Start at the line containing "const extent = new", stop at the line containing "imported CAD model.", and set down every line in that stretch exactly as written, and nothing else.

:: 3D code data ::
+---+

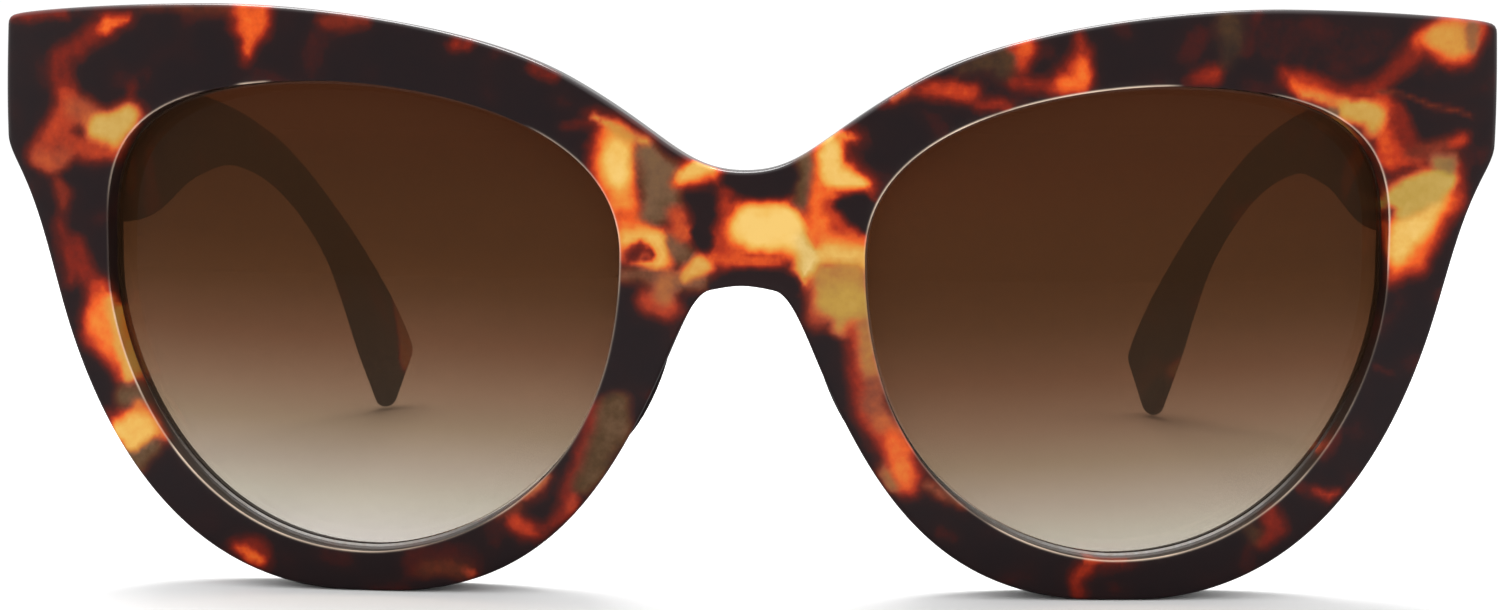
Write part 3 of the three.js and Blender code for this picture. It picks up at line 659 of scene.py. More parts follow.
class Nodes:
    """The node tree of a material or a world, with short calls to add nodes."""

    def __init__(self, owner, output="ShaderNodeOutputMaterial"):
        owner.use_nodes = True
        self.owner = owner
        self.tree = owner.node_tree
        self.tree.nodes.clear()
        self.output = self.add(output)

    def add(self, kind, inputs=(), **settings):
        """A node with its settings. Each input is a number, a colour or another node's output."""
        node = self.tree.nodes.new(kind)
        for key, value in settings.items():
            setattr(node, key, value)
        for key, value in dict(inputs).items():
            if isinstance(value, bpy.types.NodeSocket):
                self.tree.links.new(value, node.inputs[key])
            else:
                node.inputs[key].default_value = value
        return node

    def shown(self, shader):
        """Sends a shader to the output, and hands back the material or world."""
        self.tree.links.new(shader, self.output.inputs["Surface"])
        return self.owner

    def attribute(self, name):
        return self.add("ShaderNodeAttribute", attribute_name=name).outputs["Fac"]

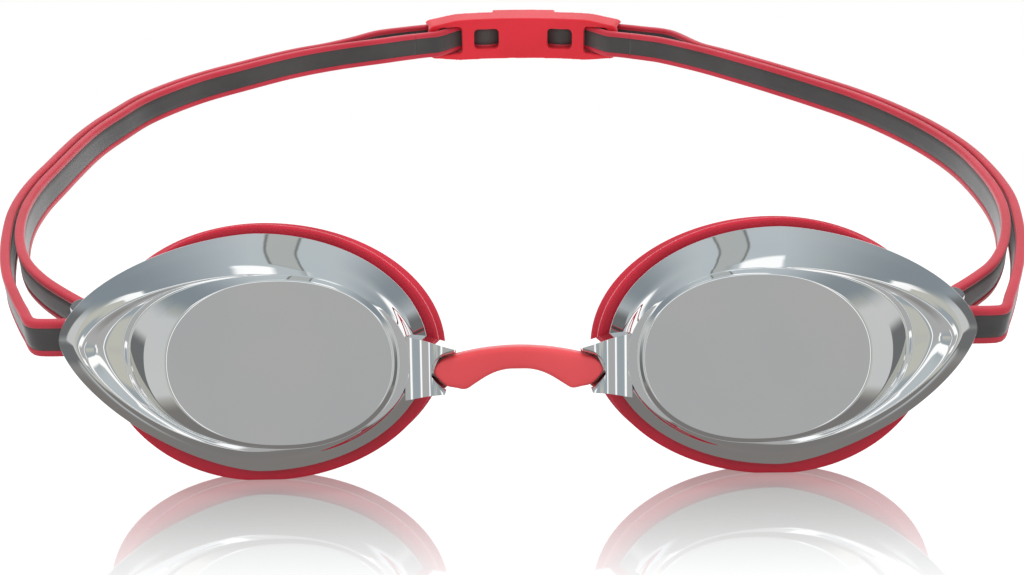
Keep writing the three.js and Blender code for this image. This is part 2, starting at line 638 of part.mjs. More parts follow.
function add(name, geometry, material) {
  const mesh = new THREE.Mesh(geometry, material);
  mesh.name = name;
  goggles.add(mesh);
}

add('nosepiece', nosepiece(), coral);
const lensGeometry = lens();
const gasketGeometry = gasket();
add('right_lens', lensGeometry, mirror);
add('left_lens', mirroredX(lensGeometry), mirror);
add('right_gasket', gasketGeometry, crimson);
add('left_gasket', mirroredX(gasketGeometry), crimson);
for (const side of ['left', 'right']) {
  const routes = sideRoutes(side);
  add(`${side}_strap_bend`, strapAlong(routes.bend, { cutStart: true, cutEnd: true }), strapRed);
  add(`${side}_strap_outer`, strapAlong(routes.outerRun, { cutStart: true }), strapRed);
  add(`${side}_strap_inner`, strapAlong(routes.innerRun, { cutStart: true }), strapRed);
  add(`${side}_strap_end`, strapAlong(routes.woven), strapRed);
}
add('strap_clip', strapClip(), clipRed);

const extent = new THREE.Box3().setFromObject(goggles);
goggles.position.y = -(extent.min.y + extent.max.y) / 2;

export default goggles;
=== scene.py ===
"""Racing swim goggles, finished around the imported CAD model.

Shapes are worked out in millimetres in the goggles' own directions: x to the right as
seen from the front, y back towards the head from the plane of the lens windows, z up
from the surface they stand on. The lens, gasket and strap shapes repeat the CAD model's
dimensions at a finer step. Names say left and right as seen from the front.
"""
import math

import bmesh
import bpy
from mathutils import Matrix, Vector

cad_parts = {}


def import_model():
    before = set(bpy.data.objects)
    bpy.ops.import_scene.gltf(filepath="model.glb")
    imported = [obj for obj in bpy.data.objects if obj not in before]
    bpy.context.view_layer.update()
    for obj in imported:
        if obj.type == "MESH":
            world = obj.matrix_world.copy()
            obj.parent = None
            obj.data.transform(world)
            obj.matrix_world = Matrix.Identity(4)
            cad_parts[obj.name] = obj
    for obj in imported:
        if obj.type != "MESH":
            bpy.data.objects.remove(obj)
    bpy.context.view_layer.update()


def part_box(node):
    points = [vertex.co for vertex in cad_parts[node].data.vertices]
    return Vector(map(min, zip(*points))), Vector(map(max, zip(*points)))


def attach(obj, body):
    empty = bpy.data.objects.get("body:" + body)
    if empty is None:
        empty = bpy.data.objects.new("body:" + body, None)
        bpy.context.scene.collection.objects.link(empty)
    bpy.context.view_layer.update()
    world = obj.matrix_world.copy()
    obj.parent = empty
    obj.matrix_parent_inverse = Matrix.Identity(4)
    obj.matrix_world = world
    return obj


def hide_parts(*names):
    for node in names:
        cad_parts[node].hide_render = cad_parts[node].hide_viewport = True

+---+

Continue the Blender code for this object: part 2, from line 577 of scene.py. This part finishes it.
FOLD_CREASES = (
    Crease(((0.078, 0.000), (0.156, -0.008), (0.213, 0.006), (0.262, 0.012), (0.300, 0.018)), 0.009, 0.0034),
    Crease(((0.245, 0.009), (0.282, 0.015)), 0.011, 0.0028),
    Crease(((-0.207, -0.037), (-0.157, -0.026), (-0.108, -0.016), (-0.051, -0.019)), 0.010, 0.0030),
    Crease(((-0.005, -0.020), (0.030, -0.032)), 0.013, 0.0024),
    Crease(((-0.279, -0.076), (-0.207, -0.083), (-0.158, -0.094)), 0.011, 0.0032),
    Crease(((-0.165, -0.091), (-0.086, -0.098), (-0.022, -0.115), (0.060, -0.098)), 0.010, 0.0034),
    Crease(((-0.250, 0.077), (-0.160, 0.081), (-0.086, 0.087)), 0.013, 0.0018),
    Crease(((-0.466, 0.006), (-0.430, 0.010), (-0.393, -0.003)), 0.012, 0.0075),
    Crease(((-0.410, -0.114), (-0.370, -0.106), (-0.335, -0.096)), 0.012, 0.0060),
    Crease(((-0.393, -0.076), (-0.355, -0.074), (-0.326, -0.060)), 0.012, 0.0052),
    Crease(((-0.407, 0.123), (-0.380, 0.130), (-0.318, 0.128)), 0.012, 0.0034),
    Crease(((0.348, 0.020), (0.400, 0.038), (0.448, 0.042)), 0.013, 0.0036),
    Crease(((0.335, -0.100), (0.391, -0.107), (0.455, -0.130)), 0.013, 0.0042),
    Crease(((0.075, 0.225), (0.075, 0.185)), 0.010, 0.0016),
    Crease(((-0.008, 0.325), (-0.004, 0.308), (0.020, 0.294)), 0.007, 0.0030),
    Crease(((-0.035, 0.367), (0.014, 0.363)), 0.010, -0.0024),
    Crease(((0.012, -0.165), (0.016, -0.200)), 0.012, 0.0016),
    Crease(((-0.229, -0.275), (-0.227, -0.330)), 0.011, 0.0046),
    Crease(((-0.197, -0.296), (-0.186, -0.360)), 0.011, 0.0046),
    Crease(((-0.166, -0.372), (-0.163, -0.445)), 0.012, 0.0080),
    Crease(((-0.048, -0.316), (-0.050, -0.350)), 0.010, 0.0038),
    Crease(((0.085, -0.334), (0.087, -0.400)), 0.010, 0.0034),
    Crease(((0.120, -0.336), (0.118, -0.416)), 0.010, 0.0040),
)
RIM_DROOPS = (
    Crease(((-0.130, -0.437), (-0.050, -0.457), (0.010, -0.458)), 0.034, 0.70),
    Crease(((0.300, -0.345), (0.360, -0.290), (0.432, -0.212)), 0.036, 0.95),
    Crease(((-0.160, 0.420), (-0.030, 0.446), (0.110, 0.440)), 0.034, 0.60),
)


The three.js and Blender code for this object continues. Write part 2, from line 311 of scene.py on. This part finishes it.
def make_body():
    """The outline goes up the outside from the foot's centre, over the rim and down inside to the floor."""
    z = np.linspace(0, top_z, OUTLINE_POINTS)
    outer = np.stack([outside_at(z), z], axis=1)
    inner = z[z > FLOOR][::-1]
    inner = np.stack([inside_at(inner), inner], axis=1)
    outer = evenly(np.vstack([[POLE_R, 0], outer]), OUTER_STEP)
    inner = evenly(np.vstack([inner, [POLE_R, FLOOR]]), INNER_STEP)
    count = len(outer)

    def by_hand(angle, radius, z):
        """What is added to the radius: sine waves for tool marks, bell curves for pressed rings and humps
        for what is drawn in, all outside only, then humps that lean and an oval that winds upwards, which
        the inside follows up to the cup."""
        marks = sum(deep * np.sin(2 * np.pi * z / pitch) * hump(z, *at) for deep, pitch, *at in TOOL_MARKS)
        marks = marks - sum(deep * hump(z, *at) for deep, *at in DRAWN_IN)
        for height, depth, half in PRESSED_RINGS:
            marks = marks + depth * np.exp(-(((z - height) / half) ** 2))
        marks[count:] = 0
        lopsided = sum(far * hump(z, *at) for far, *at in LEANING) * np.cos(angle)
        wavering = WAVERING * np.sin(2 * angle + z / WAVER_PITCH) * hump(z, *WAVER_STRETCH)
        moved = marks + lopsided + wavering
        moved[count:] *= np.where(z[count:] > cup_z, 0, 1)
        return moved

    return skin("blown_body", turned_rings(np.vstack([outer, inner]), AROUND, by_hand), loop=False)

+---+

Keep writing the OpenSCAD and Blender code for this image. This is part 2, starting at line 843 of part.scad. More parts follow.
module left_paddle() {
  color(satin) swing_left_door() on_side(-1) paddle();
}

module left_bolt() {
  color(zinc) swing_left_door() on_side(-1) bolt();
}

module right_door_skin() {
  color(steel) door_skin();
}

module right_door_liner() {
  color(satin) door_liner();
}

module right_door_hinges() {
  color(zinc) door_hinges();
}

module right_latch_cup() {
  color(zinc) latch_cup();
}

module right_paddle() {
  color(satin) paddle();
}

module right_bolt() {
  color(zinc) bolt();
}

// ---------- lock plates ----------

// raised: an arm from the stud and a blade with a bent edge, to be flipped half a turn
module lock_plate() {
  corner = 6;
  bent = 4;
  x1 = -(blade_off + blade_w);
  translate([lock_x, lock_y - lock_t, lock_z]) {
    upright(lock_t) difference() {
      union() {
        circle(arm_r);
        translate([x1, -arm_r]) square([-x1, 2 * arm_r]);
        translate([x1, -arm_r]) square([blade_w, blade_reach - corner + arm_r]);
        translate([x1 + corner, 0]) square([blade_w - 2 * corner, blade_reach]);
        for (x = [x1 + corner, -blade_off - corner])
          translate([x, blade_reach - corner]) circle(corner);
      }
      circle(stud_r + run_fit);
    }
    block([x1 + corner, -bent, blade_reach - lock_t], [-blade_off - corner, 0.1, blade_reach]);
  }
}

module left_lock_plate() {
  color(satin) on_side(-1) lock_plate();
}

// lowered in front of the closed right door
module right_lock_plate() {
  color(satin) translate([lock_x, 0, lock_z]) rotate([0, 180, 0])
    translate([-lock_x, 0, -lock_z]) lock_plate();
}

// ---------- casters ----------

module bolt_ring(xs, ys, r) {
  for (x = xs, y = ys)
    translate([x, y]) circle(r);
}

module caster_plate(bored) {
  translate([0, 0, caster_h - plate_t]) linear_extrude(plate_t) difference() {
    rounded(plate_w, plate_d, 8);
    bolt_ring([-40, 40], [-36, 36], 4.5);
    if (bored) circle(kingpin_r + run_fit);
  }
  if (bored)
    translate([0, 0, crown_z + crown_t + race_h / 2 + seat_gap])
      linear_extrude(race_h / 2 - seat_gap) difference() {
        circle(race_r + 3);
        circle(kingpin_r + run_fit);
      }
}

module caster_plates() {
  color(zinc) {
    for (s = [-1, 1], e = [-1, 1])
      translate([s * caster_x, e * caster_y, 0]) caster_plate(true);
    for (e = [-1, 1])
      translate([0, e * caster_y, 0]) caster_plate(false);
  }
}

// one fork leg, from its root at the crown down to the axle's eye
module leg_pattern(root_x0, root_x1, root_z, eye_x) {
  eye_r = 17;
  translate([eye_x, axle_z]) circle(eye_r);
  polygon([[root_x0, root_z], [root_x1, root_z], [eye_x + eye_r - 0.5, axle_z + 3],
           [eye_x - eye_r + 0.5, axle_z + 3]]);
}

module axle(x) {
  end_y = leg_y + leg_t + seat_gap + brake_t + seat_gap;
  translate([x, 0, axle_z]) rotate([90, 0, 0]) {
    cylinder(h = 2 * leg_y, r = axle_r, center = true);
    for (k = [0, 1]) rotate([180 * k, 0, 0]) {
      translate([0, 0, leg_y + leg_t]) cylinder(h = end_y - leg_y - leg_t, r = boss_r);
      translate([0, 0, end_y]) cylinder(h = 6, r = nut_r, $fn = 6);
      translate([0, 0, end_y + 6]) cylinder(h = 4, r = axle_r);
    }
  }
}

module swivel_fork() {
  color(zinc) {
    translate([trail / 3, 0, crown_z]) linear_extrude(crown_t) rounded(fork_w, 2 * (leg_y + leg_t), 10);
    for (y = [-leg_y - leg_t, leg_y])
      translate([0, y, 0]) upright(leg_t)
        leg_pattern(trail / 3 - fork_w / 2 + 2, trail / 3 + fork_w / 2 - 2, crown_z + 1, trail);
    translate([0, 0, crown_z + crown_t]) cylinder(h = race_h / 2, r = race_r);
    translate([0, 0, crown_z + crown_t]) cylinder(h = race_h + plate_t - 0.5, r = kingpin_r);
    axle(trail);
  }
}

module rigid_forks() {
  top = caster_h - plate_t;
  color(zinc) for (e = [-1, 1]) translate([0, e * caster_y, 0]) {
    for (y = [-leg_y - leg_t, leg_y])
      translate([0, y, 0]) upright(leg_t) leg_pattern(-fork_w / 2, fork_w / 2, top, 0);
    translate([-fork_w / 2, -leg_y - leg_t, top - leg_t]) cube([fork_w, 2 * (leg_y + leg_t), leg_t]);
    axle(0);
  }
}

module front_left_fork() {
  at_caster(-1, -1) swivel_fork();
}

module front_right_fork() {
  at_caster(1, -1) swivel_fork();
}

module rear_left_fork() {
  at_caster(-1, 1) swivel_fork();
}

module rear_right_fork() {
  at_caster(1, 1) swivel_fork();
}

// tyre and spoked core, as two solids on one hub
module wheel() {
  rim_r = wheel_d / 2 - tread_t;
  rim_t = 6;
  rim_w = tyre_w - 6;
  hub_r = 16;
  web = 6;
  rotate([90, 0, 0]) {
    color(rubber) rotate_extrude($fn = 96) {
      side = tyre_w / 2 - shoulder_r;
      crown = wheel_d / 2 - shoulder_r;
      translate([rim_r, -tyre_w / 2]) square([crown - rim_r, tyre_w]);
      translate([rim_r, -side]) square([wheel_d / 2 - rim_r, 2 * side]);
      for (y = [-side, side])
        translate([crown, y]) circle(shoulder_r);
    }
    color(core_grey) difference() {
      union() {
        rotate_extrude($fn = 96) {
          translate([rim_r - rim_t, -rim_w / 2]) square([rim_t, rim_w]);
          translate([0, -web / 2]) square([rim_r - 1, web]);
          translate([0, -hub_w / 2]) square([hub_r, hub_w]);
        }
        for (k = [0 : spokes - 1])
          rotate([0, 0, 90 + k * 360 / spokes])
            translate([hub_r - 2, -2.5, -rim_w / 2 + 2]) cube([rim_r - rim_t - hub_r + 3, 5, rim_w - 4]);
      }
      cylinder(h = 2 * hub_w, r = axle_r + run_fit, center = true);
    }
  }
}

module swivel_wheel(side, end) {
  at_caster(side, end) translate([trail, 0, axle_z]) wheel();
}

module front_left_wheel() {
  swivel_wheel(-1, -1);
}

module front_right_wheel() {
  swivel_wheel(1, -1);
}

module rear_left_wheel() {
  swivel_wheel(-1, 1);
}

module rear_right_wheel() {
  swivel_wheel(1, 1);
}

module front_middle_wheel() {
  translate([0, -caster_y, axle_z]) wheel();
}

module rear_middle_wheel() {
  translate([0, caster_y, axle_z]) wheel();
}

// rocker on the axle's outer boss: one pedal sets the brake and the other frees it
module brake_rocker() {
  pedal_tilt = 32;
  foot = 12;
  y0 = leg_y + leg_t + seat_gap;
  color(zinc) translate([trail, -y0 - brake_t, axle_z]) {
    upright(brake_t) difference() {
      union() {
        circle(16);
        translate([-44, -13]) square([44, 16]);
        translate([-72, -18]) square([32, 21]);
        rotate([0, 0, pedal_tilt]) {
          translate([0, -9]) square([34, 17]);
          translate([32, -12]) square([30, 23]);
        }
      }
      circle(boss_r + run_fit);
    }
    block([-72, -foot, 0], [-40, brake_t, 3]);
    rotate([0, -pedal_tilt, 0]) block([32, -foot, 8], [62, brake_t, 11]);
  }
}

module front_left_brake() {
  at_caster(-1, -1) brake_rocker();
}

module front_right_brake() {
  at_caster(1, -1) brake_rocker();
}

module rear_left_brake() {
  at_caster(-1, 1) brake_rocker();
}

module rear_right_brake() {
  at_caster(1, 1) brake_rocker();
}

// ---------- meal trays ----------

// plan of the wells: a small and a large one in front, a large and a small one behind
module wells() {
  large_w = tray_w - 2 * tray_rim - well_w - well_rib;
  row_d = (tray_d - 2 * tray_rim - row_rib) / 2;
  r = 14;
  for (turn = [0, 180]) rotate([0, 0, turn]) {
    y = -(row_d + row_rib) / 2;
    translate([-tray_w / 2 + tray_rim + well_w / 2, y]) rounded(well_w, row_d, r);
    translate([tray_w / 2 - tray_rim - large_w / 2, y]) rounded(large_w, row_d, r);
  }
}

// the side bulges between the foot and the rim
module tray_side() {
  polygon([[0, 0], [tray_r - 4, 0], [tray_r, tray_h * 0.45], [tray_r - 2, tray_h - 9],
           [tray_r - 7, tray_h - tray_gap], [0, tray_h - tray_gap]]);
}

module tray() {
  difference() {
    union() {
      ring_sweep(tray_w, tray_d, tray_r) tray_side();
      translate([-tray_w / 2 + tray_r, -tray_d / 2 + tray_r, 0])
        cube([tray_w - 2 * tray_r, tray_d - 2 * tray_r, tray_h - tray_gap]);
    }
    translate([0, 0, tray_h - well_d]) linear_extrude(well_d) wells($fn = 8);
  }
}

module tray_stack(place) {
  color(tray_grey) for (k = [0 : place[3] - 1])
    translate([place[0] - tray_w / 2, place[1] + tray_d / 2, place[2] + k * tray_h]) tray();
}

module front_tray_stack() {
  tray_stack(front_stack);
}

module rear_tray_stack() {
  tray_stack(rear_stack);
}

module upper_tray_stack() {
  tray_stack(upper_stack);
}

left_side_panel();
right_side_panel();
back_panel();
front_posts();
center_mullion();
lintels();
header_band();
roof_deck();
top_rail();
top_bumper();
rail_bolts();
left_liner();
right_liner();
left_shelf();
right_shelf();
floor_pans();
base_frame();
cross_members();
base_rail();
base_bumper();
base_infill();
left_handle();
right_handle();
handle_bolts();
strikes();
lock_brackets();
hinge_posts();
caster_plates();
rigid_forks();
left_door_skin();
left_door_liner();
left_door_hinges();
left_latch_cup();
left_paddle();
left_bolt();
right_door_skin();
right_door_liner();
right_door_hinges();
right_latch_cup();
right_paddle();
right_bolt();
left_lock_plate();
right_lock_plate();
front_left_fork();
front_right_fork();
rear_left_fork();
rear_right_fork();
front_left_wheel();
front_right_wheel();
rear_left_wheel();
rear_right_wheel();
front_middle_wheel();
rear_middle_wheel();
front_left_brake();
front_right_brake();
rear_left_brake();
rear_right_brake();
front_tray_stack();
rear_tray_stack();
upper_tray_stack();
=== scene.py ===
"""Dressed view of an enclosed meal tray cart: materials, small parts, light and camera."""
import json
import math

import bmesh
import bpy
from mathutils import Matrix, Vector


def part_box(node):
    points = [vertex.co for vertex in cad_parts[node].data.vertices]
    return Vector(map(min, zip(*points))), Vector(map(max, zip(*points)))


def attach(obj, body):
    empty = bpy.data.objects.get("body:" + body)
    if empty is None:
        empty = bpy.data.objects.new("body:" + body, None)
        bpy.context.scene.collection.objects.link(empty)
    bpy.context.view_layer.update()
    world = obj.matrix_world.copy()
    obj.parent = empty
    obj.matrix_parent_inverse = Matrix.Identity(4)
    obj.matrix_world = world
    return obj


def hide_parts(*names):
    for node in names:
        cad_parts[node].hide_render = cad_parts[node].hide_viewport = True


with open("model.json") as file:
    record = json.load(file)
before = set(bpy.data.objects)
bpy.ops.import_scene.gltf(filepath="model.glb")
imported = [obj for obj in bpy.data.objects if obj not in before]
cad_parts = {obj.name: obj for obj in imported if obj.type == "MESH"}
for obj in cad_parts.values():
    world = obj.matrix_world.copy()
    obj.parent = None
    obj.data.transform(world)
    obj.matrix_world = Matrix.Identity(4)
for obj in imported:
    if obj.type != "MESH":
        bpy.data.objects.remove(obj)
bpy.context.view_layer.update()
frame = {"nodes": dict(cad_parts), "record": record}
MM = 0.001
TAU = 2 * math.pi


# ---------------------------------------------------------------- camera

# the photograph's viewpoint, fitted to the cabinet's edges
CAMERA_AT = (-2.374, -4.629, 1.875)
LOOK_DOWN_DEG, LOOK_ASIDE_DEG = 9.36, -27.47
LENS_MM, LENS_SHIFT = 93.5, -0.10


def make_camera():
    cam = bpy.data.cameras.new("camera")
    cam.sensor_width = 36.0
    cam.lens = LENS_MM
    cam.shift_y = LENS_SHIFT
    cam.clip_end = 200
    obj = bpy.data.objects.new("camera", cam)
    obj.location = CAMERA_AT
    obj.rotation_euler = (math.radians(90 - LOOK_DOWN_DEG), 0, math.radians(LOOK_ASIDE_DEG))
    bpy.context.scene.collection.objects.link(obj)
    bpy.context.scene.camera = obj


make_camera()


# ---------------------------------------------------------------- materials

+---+

:: Solution to this problem ::
const extent = new THREE.Box3().setFromObject(goggles);
goggles.position.y = -(extent.min.y + extent.max.y) / 2;

export default goggles;
=== scene.py ===
"""Racing swim goggles, finished around the imported CAD model.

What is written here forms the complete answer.